第2章 生活安全の確保と犯罪捜査活動

警察活動の最前線

琵琶湖の安全安心に向けて


滋賀県警察本部生活安全部地域課水上警察隊

松本 和憲

 
けいたくん

私は、琵琶湖における水上警察隊の船舶技師として、警察用船舶の運航や点検整備、湖上での各種事案発生時における救助等の現場活動を行っています。

琵琶湖は、ハイシーズンになると多数のボートでひしめきあい、気象状況によっては数メートルの波が発生することもあるため、例年各種事故が発生します。

当隊では、大きさの異なる7隻の警察用船舶を保有しているところ、活動水域や気象状況等を考慮してそれぞれの警察用船舶の特性をいかした運用を実施しています。さらに、災害発生時における人や物資の輸送等を想定して、いつでも全船舶が即時出航できるよう適切に維持管理する必要があり、そのために日々の点検整備を行うことこそ、船舶技師として私が最も大事にし、かつ、やりがいを感じているところです。

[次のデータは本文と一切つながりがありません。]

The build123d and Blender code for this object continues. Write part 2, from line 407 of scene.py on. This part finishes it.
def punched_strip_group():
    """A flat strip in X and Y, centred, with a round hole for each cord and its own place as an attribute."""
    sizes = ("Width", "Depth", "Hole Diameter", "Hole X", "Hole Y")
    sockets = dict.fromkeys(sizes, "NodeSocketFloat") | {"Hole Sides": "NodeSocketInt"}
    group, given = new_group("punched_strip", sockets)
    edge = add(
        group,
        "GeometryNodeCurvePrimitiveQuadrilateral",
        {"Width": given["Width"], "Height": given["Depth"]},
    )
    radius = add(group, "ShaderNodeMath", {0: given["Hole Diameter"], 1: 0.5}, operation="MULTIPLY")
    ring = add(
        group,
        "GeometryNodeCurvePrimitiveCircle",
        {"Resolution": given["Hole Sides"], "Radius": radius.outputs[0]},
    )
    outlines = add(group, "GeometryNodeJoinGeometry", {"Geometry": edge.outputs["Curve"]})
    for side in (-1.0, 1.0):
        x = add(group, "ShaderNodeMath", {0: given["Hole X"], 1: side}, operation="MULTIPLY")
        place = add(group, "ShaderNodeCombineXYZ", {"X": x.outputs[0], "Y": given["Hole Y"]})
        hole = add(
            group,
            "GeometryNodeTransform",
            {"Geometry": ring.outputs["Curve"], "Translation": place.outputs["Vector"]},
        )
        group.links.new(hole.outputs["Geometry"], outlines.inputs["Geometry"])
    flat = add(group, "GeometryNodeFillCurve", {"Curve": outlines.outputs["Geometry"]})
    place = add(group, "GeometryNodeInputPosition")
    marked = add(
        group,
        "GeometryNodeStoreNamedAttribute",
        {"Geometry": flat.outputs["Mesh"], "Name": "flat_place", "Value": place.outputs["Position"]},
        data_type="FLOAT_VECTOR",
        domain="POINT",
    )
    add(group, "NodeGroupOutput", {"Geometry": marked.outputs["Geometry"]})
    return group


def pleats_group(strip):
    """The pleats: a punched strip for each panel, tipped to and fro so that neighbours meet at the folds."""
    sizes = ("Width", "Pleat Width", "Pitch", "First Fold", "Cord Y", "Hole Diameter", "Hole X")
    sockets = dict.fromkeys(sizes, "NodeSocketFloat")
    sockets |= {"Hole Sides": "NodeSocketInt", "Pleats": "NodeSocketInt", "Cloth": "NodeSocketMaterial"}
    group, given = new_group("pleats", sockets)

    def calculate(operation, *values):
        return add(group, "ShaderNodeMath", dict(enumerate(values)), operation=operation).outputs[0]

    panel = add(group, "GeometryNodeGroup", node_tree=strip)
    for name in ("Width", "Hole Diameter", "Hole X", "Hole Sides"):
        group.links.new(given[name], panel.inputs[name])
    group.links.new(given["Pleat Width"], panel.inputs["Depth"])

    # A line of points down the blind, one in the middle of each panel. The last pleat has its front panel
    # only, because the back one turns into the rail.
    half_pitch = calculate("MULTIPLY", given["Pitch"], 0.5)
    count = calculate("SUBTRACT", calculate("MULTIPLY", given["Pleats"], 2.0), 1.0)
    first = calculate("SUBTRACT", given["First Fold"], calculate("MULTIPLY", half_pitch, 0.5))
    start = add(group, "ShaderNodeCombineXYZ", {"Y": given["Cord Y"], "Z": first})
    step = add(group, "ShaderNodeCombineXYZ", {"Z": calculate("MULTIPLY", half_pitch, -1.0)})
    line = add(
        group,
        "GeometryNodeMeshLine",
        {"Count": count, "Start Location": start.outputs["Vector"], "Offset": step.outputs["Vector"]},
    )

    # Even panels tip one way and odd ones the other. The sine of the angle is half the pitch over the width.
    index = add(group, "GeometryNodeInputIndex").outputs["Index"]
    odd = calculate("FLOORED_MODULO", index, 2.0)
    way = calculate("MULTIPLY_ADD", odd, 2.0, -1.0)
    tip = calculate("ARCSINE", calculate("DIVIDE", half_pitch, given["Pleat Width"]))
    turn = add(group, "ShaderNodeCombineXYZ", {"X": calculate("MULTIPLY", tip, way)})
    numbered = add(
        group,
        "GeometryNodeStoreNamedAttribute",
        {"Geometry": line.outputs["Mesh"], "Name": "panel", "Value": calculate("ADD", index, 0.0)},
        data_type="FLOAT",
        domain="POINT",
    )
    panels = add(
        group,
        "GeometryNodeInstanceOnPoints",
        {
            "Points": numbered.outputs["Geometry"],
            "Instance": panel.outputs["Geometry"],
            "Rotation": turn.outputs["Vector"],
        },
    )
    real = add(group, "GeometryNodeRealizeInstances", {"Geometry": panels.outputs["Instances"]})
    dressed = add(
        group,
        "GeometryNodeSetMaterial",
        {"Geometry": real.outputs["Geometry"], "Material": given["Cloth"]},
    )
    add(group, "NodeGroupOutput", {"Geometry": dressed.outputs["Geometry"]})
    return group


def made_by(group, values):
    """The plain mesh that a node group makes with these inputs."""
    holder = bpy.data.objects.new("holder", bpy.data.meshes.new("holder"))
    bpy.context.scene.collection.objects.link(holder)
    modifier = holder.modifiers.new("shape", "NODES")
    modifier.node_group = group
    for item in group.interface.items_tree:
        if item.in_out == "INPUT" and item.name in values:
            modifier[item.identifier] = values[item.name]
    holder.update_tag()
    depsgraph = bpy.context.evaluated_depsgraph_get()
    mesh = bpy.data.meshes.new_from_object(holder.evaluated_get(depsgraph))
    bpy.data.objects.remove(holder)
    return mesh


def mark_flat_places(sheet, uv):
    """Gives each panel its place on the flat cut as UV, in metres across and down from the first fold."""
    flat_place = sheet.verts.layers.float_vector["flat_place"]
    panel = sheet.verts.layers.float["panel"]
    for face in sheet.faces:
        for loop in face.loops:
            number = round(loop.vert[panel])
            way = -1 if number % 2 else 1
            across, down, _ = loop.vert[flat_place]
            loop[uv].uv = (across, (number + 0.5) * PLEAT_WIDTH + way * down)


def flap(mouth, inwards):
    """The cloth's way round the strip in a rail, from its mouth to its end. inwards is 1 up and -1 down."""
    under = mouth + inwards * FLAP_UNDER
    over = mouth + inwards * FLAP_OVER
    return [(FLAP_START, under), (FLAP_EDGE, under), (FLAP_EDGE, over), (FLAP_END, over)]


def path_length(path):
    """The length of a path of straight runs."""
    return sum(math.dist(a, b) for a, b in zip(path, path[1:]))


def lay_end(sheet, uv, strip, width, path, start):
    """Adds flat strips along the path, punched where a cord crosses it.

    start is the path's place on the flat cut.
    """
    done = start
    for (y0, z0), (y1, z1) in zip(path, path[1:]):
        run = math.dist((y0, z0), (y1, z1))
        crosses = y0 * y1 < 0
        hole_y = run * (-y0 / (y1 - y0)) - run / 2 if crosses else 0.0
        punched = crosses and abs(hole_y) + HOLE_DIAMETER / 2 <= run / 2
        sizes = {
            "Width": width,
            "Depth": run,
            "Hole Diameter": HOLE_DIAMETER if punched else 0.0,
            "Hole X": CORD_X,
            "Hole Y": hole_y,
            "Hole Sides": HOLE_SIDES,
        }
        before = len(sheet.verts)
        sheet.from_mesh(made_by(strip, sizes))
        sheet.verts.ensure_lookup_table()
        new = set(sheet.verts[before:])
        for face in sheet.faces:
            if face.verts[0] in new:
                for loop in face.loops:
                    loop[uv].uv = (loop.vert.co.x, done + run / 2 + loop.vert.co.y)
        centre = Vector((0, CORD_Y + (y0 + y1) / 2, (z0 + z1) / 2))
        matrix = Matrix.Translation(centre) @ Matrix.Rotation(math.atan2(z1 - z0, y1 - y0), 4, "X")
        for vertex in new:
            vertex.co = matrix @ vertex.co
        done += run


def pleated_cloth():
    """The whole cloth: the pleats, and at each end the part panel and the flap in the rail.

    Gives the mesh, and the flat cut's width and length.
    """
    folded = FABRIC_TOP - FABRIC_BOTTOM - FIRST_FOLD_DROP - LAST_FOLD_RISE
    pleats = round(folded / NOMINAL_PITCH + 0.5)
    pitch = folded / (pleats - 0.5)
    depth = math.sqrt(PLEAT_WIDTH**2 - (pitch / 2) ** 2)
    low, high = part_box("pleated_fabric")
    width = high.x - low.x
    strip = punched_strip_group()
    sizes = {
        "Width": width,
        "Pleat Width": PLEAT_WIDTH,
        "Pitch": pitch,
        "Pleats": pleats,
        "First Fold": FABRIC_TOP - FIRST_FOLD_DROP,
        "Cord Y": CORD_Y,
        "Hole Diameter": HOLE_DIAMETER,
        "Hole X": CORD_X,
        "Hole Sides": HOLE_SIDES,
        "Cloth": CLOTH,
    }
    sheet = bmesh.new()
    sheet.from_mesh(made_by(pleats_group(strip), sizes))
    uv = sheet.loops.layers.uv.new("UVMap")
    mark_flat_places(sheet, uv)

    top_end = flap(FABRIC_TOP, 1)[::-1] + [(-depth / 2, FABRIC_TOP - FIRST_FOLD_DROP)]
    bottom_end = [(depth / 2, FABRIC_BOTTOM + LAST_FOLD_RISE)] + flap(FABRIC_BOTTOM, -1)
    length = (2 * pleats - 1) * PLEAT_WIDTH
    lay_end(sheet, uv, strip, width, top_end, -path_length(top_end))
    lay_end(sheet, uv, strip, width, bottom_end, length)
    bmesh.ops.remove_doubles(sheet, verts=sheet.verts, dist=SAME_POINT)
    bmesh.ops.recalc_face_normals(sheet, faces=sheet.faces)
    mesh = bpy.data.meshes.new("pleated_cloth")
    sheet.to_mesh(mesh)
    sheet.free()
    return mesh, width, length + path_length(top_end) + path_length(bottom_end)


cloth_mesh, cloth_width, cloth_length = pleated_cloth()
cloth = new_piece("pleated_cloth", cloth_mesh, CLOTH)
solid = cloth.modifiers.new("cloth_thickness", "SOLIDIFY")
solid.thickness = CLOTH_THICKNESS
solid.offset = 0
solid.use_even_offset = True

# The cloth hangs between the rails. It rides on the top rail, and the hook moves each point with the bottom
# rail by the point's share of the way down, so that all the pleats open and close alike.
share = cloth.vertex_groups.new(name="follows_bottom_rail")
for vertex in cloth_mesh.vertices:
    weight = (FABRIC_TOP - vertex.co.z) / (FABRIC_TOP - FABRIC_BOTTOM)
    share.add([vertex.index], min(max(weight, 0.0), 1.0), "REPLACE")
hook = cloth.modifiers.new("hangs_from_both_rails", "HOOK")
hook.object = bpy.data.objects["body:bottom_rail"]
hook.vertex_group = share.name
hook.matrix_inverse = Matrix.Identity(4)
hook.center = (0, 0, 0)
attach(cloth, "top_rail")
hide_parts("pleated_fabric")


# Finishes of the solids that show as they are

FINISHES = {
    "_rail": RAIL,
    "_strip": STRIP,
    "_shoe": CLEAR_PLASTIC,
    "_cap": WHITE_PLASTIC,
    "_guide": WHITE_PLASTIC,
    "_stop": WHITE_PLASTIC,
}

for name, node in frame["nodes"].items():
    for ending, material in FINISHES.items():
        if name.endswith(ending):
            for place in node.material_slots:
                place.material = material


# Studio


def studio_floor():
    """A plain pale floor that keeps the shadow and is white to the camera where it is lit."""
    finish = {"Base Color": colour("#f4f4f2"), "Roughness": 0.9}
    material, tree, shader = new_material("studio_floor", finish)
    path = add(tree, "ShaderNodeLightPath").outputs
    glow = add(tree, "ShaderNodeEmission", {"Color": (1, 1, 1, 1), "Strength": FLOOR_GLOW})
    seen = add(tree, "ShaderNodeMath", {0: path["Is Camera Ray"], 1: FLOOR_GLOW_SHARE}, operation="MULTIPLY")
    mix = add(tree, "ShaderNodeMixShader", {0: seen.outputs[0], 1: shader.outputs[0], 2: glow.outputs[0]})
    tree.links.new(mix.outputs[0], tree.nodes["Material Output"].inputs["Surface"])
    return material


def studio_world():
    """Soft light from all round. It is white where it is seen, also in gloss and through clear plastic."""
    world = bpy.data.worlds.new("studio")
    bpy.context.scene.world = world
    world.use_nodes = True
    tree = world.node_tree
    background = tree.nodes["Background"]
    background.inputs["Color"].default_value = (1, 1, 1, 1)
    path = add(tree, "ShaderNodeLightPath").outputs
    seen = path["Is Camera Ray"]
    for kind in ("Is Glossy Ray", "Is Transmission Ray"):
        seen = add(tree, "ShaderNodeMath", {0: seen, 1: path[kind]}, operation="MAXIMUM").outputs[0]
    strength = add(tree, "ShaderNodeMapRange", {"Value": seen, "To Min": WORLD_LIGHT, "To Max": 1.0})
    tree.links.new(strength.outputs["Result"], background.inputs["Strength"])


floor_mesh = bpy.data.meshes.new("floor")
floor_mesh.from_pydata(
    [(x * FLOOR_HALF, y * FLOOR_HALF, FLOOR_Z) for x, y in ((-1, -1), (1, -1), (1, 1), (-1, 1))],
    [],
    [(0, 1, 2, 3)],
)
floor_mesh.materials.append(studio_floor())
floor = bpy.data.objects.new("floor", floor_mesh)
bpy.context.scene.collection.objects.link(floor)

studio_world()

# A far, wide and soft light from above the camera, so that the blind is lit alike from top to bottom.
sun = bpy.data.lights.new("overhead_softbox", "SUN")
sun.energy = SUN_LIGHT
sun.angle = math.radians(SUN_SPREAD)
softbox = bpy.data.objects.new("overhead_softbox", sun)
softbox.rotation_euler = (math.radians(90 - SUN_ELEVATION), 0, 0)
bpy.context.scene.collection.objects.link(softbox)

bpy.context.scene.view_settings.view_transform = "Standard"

また、事案発生時における警察用船舶での救助活動は、不安定な船上での作業となることから、常に危険と隣り合わせです。そのため、受傷事故防止を第一としつつ、迅速確実な救助が行えるよう、共に水上警察隊で活動する警察官と協力して活動しています。さらに、水上安全協会等の関係機関と連携して事故防止啓発活動を実施するなど、琵琶湖の安全の要として「柔軟で力強い水上警察」を目標に日々業務に邁進しています。

 
滋賀県警察本部生活安全部地域課水上警察隊 松本 和憲

情報分析技能の伝承による後継者育成に向けて


山口県警察本部刑事部捜査支援分析課指導兼手口分析係

北村 晋

 
ふくまるくん

私は、平成20年に警察庁指定広域技能指導官(手口・情報分析支援)の指定を受けて以降、全国警察からの要請に基づき、犯罪の手口・情報分析に関する教養を行っています。

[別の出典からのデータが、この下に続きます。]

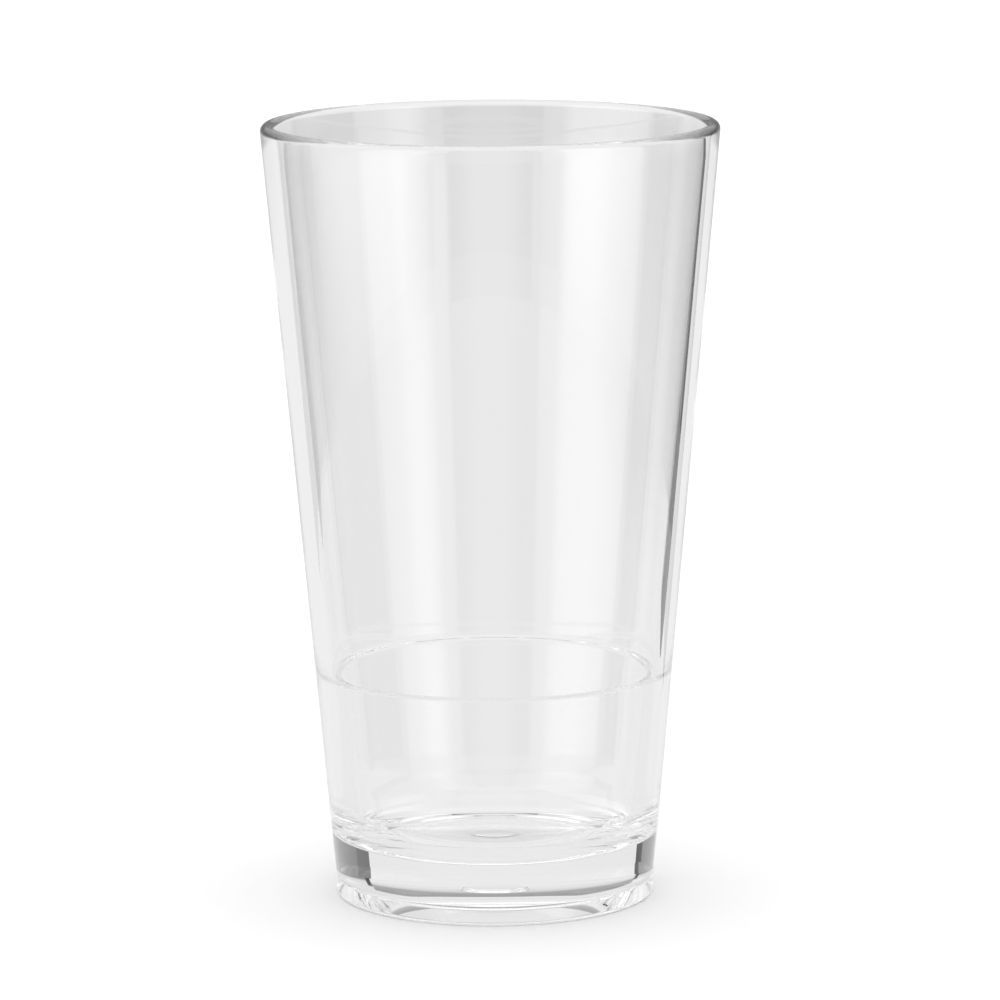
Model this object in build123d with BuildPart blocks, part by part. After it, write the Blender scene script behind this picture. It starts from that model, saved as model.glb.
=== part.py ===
from build123d import *
import os
from math import cos, radians, sin, tan

# Stackable mixing glass: one moulding of clear plastic, turned about the Z axis.
# Millimetres, +Z up. The origin is the centre of the foot, on the surface that the glass stands on.

# Overall size
HEIGHT = 149.0
RIM_RADIUS = 43.6  # outside, at the widest point of the rounded lip

# Upper wall, which thickens slowly downwards
LIP_RADIUS = 1.35  # the lip is a full round
OUTER_TAPER = radians(5.1)  # from vertical
INNER_TAPER = radians(5.45)

# Stacking ledge inside, where the foot of the next glass rests
LEDGE_HEIGHT = 43.9
LEDGE_EDGE_RADIUS = 29.3
LEDGE_ROOT_ROUND = 0.7
LEDGE_EDGE_ROUND = 0.6

# Well below the ledge, with a floor that is highest on the axis and falls towards the wall
WELL_TAPER = radians(5.5)
WELL_CORNER_ROUND = 9.0
FLOOR_HEIGHT = 12.2  # of the nearly level crown
FLOOR_FALL = radians(10.4)
FLOOR_CROWN_RADIUS = 8.2
FLOOR_CROWN_ROUND = 88.0  # blends the crown into the falling part

# Foot
FOOT_RADIUS = 30.65
FOOT_CORNER_ROUND = 1.0
FOOT_BAND_HEIGHT = 3.6  # nearly upright band below the taper
FOOT_BAND_TAPER = radians(1.0)
FOOT_BAND_ROUND = 1.0

# Underside: a flat sole round a domed recess, with the moulding gate at its centre
SOLE_INNER_RADIUS = 27.0
SOLE_INNER_ROUND = 1.5
RECESS_RADIUS = 21.8
RECESS_DEPTH = 2.55
RECESS_ROUND = 8.0
RECESS_BREAK_RADIUS = 11.5  # where the dome eases into its flatter middle
RECESS_BREAK_DEPTH = 3.57
RECESS_BREAK_ROUND = 150.0
RECESS_CENTRE_DEPTH = 3.75
GATE_RADIUS = 4.1
GATE_DEPTH = 0.4
GATE_ROUND = 0.3
GATE_RIM_ROUND = 0.15

NODE_NAME = "tumbler_body"

# The lip's round runs into both faces of the wall without a corner.
lip_centre = Vector(RIM_RADIUS - LIP_RADIUS, HEIGHT - LIP_RADIUS)
lip_outside = lip_centre + Vector(cos(OUTER_TAPER), -sin(OUTER_TAPER)) * LIP_RADIUS
lip_inside = lip_centre + Vector(-cos(INNER_TAPER), sin(INNER_TAPER)) * LIP_RADIUS
lip_top = lip_centre + Vector(0, LIP_RADIUS)
ledge_root_radius = lip_inside.X - (lip_inside.Y - LEDGE_HEIGHT) * tan(INNER_TAPER)

# The well's corner is where the line of its wall meets the line of its falling floor.
fall = tan(FLOOR_FALL)
lean = tan(WELL_TAPER)
wall_at_floor = LEDGE_EDGE_RADIUS - (LEDGE_HEIGHT - FLOOR_HEIGHT) * lean
corner_drop = (wall_at_floor - FLOOR_CROWN_RADIUS) * fall / (1 + fall * lean)

foot_sole_radius = FOOT_RADIUS - FOOT_BAND_HEIGHT * tan(FOOT_BAND_TAPER)
gate_top = RECESS_CENTRE_DEPTH + GATE_DEPTH

underside_and_outside = {
    (0, gate_top): None,
    (GATE_RADIUS, gate_top): GATE_ROUND,
    (GATE_RADIUS, RECESS_CENTRE_DEPTH): GATE_RIM_ROUND,
    (RECESS_BREAK_RADIUS, RECESS_BREAK_DEPTH): RECESS_BREAK_ROUND,
    (RECESS_RADIUS, RECESS_DEPTH): RECESS_ROUND,
    (SOLE_INNER_RADIUS, 0): SOLE_INNER_ROUND,
    (foot_sole_radius, 0): FOOT_CORNER_ROUND,
    (FOOT_RADIUS, FOOT_BAND_HEIGHT): FOOT_BAND_ROUND,
    (lip_outside.X, lip_outside.Y): None,
}
inside = {
    (lip_inside.X, lip_inside.Y): None,
    (ledge_root_radius, LEDGE_HEIGHT): LEDGE_ROOT_ROUND,
    (LEDGE_EDGE_RADIUS, LEDGE_HEIGHT): LEDGE_EDGE_ROUND,
    (wall_at_floor - corner_drop * lean, FLOOR_HEIGHT - corner_drop): WELL_CORNER_ROUND,
    (FLOOR_CROWN_RADIUS, FLOOR_HEIGHT): FLOOR_CROWN_ROUND,
    (0, FLOOR_HEIGHT): None,
}


def rounded_path(corners):
    """A line through the corners, each corner with its own radius."""
    radii = [radius for radius in corners.values() if radius]
    return FilletPolyline(*corners, radius=radii)


with BuildPart() as tumbler_body:
    with BuildSketch(Plane.XZ):
        with BuildLine():
            rounded_path(underside_and_outside)
            ThreePointArc(lip_outside, lip_top, lip_inside)
            rounded_path(inside)
            Line((0, FLOOR_HEIGHT), (0, gate_top))
        make_face()
    revolve(axis=Axis.Z)

tumbler_body.part.label = NODE_NAME
os.makedirs("parts", exist_ok=True)
export_step(tumbler_body.part, f"parts/{NODE_NAME}.step")
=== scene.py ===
"""Clear plastic stacking mixing glass on a white sweep.

The CAD part is one solid of revolution. The piece made here stands for it with
the same outline, spun at a far finer step, so that what is seen through its
walls bends smoothly. The studio is white, with dark cards and gaps between its
panels: a clear object is drawn by what it bends into view, so they do the work.
Lengths of the glass are in millimetres until the mesh is made; the studio is in
metres, with +Y behind the glass as the camera sees it.
"""

import math

import bmesh
import bpy
from mathutils import Matrix, Vector


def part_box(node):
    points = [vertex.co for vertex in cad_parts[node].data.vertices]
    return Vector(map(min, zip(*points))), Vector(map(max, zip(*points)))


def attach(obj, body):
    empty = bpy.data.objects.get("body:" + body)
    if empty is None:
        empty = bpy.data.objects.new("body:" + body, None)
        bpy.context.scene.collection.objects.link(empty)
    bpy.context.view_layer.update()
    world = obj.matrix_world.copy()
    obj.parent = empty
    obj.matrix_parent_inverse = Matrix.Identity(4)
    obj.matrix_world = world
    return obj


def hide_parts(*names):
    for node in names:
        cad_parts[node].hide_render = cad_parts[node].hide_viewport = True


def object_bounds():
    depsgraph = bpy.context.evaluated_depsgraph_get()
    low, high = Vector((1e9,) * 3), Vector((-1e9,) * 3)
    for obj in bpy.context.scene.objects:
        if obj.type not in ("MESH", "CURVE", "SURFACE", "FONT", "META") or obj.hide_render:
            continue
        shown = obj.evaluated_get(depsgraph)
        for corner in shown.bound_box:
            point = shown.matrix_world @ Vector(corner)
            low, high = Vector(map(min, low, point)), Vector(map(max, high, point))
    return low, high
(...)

被疑者を割り出すための情報分析は、現場に遺留された資料、犯罪の手口に関する資料等から様々な情報を必要としますが、分析の経験が浅かった当時は、それらの資料の活用がうまくできず、悔しい思いをしました。

そこで、情報分析の技量を向上させるため、平素から事件ごとの資料の価値や信憑性、分析の効率性等に目を向けるとともに、必要に応じて、被害が発生した時間帯に実際に現場に足を運んだり、分析データを迅速かつ効率的に処理する自作プログラムを活用したりといった工夫をし、犯人像や犯行時の犯人の行動推定に努めました。

こうした自身の経験談を踏まえた情報分析手法については、あらゆる機会を通じ、全国警察に教養を行っています。私の教養を基にして被疑者の検挙につながった事例を聞くと、技能指導官としての喜びもひとしおです。

近年、新たな犯罪形態が次々と出現していますが、情報分析の業務では、先入観を排除して、事件の本質とその背景に潜む様々な情報に目を向けることが大切です。

これからも、広い視野で多くの情報を迅速・正確に精査・分析できる後継者を一人でも多く育成することが、私の使命だと考えています。